Goal of the exercise
Write out the whole listing exactly as it stands.

Material provided
● ● ● ● ● ● ●

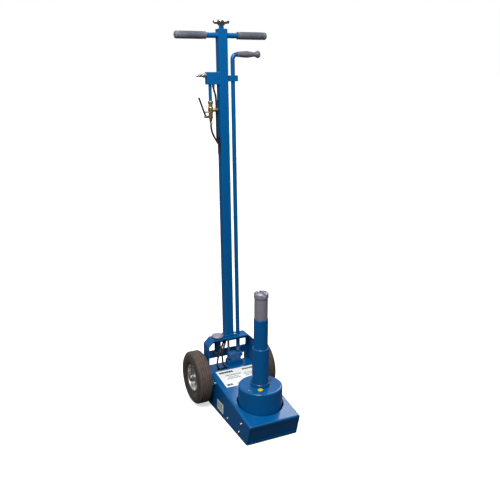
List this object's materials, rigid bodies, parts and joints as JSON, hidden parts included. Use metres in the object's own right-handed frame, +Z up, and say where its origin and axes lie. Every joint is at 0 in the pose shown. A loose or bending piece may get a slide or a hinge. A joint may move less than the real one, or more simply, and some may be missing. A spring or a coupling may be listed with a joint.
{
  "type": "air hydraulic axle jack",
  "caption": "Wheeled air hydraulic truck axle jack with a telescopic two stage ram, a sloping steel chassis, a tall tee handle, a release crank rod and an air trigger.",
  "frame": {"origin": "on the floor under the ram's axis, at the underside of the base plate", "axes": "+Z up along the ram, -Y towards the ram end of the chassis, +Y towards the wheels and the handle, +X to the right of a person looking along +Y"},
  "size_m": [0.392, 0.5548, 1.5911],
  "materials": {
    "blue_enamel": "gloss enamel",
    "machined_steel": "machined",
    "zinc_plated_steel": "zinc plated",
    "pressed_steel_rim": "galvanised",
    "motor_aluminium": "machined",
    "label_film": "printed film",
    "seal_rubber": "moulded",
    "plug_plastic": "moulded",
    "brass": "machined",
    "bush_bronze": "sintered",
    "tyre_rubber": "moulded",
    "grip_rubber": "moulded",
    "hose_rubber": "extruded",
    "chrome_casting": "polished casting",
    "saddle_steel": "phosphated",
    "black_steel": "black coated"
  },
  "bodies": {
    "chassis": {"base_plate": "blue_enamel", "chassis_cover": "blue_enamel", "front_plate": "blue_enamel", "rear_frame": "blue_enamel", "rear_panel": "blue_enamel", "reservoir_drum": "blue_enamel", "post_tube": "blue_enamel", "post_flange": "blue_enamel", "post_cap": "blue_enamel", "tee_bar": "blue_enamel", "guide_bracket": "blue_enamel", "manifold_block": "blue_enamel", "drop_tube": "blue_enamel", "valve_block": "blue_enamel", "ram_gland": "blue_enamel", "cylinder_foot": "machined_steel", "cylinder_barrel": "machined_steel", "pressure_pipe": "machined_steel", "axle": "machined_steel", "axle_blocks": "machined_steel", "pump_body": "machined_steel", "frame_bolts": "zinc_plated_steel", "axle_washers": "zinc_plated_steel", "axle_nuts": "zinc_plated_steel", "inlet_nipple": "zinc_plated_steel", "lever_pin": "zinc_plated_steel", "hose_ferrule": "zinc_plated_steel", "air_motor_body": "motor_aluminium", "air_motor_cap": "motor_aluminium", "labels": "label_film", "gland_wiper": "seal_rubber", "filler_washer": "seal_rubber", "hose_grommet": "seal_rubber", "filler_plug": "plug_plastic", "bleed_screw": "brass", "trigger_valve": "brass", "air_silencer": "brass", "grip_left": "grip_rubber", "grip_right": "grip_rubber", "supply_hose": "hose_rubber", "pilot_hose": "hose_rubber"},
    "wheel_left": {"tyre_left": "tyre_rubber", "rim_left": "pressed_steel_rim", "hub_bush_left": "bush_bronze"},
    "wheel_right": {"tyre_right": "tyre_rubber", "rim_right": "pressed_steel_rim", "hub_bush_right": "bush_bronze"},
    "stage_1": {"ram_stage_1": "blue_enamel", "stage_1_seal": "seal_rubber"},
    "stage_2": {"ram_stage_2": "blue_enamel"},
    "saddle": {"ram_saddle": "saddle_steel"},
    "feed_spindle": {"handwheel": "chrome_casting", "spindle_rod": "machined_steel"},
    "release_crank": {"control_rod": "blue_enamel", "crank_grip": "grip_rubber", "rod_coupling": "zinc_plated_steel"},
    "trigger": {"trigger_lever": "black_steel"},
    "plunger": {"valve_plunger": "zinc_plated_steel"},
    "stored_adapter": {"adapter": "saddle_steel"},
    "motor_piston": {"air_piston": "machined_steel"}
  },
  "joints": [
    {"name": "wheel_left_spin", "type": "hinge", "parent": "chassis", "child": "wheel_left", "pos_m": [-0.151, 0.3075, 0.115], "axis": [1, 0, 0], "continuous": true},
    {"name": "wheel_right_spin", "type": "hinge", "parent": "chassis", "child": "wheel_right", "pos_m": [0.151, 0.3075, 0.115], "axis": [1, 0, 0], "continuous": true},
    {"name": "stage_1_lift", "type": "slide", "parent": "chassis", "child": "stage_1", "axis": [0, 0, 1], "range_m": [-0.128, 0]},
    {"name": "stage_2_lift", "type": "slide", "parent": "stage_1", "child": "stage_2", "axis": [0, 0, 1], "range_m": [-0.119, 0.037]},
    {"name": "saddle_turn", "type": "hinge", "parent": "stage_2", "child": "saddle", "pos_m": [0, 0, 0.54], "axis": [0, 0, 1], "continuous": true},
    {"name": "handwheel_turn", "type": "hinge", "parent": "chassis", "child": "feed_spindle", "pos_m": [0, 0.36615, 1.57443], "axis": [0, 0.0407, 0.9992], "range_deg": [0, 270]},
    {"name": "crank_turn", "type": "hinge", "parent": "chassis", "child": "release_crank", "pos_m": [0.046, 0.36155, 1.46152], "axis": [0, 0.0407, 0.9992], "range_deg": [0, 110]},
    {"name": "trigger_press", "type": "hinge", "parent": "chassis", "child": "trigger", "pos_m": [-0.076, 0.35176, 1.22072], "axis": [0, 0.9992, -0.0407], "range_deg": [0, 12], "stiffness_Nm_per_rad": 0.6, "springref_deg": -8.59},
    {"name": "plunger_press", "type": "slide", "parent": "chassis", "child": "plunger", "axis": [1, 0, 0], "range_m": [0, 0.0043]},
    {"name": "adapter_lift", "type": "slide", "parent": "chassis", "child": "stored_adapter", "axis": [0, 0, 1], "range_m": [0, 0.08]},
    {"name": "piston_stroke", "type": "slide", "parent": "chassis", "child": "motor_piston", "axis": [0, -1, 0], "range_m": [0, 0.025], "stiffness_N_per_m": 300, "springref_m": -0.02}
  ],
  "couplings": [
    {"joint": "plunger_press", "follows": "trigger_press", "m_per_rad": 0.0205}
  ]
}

● ● ● ● ● ● ●

Result below
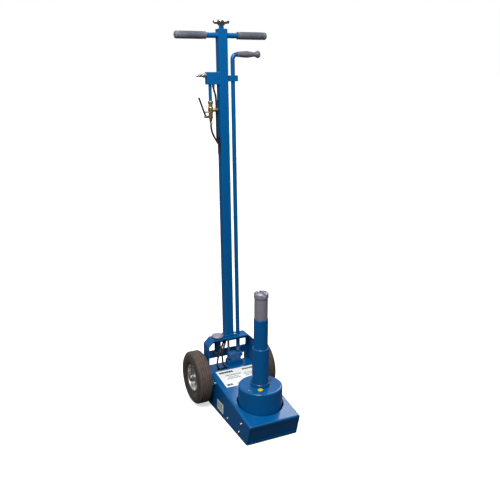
List this object's materials, rigid bodies, parts and joints as JSON, hidden parts included. Use metres in the object's own right-handed frame, +Z up, and say where its origin and axes lie. Every joint is at 0 in the pose shown. A loose or bending piece may get a slide or a hinge. A joint may move less than the real one, or more simply, and some may be missing. A spring or a coupling may be listed with a joint.
{
  "type": "air hydraulic axle jack",
  "caption": "Wheeled air hydraulic truck axle jack with a telescopic two stage ram, a sloping steel chassis, a tall tee handle, a release crank rod and an air trigger.",
  "frame": {"origin": "on the floor under the ram's axis, at the underside of the base plate", "axes": "+Z up along the ram, -Y towards the ram end of the chassis, +Y towards the wheels and the handle, +X to the right of a person looking along +Y"},
  "size_m": [0.392, 0.5548, 1.5911],
  "materials": {
    "blue_enamel": "gloss enamel",
    "machined_steel": "machined",
    "zinc_plated_steel": "zinc plated",
    "pressed_steel_rim": "galvanised",
    "motor_aluminium": "machined",
    "label_film": "printed film",
    "seal_rubber": "moulded",
    "plug_plastic": "moulded",
    "brass": "machined",
    "bush_bronze": "sintered",
    "tyre_rubber": "moulded",
    "grip_rubber": "moulded",
    "hose_rubber": "extruded",
    "chrome_casting": "polished casting",
    "saddle_steel": "phosphated",
    "black_steel": "black coated"
  },
  "bodies": {
    "chassis": {"base_plate": "blue_enamel", "chassis_cover": "blue_enamel", "front_plate": "blue_enamel", "rear_frame": "blue_enamel", "rear_panel": "blue_enamel", "reservoir_drum": "blue_enamel", "post_tube": "blue_enamel", "post_flange": "blue_enamel", "post_cap": "blue_enamel", "tee_bar": "blue_enamel", "guide_bracket": "blue_enamel", "manifold_block": "blue_enamel", "drop_tube": "blue_enamel", "valve_block": "blue_enamel", "ram_gland": "blue_enamel", "cylinder_foot": "machined_steel", "cylinder_barrel": "machined_steel", "pressure_pipe": "machined_steel", "axle": "machined_steel", "axle_blocks": "machined_steel", "pump_body": "machined_steel", "frame_bolts": "zinc_plated_steel", "axle_washers": "zinc_plated_steel", "axle_nuts": "zinc_plated_steel", "inlet_nipple": "zinc_plated_steel", "lever_pin": "zinc_plated_steel", "hose_ferrule": "zinc_plated_steel", "air_motor_body": "motor_aluminium", "air_motor_cap": "motor_aluminium", "labels": "label_film", "gland_wiper": "seal_rubber", "filler_washer": "seal_rubber", "hose_grommet": "seal_rubber", "filler_plug": "plug_plastic", "bleed_screw": "brass", "trigger_valve": "brass", "air_silencer": "brass", "grip_left": "grip_rubber", "grip_right": "grip_rubber", "supply_hose": "hose_rubber", "pilot_hose": "hose_rubber"},
    "wheel_left": {"tyre_left": "tyre_rubber", "rim_left": "pressed_steel_rim", "hub_bush_left": "bush_bronze"},
    "wheel_right": {"tyre_right": "tyre_rubber", "rim_right": "pressed_steel_rim", "hub_bush_right": "bush_bronze"},
    "stage_1": {"ram_stage_1": "blue_enamel", "stage_1_seal": "seal_rubber"},
    "stage_2": {"ram_stage_2": "blue_enamel"},
    "saddle": {"ram_saddle": "saddle_steel"},
    "feed_spindle": {"handwheel": "chrome_casting", "spindle_rod": "machined_steel"},
    "release_crank": {"control_rod": "blue_enamel", "crank_grip": "grip_rubber", "rod_coupling": "zinc_plated_steel"},
    "trigger": {"trigger_lever": "black_steel"},
    "plunger": {"valve_plunger": "zinc_plated_steel"},
    "stored_adapter": {"adapter": "saddle_steel"},
    "motor_piston": {"air_piston": "machined_steel"}
  },
  "joints": [
    {"name": "wheel_left_spin", "type": "hinge", "parent": "chassis", "child": "wheel_left", "pos_m": [-0.151, 0.3075, 0.115], "axis": [1, 0, 0], "continuous": true},
    {"name": "wheel_right_spin", "type": "hinge", "parent": "chassis", "child": "wheel_right", "pos_m": [0.151, 0.3075, 0.115], "axis": [1, 0, 0], "continuous": true},
    {"name": "stage_1_lift", "type": "slide", "parent": "chassis", "child": "stage_1", "axis": [0, 0, 1], "range_m": [-0.128, 0]},
    {"name": "stage_2_lift", "type": "slide", "parent": "stage_1", "child": "stage_2", "axis": [0, 0, 1], "range_m": [-0.119, 0.037]},
    {"name": "saddle_turn", "type": "hinge", "parent": "stage_2", "child": "saddle", "pos_m": [0, 0, 0.54], "axis": [0, 0, 1], "continuous": true},
    {"name": "handwheel_turn", "type": "hinge", "parent": "chassis", "child": "feed_spindle", "pos_m": [0, 0.36615, 1.57443], "axis": [0, 0.0407, 0.9992], "range_deg": [0, 270]},
    {"name": "crank_turn", "type": "hinge", "parent": "chassis", "child": "release_crank", "pos_m": [0.046, 0.36155, 1.46152], "axis": [0, 0.0407, 0.9992], "range_deg": [0, 110]},
    {"name": "trigger_press", "type": "hinge", "parent": "chassis", "child": "trigger", "pos_m": [-0.076, 0.35176, 1.22072], "axis": [0, 0.9992, -0.0407], "range_deg": [0, 12], "stiffness_Nm_per_rad": 0.6, "springref_deg": -8.59},
    {"name": "plunger_press", "type": "slide", "parent": "chassis", "child": "plunger", "axis": [1, 0, 0], "range_m": [0, 0.0043]},
    {"name": "adapter_lift", "type": "slide", "parent": "chassis", "child": "stored_adapter", "axis": [0, 0, 1], "range_m": [0, 0.08]},
    {"name": "piston_stroke", "type": "slide", "parent": "chassis", "child": "motor_piston", "axis": [0, -1, 0], "range_m": [0, 0.025], "stiffness_N_per_m": 300, "springref_m": -0.02}
  ],
  "couplings": [
    {"joint": "plunger_press", "follows": "trigger_press", "m_per_rad": 0.0205}
  ]
}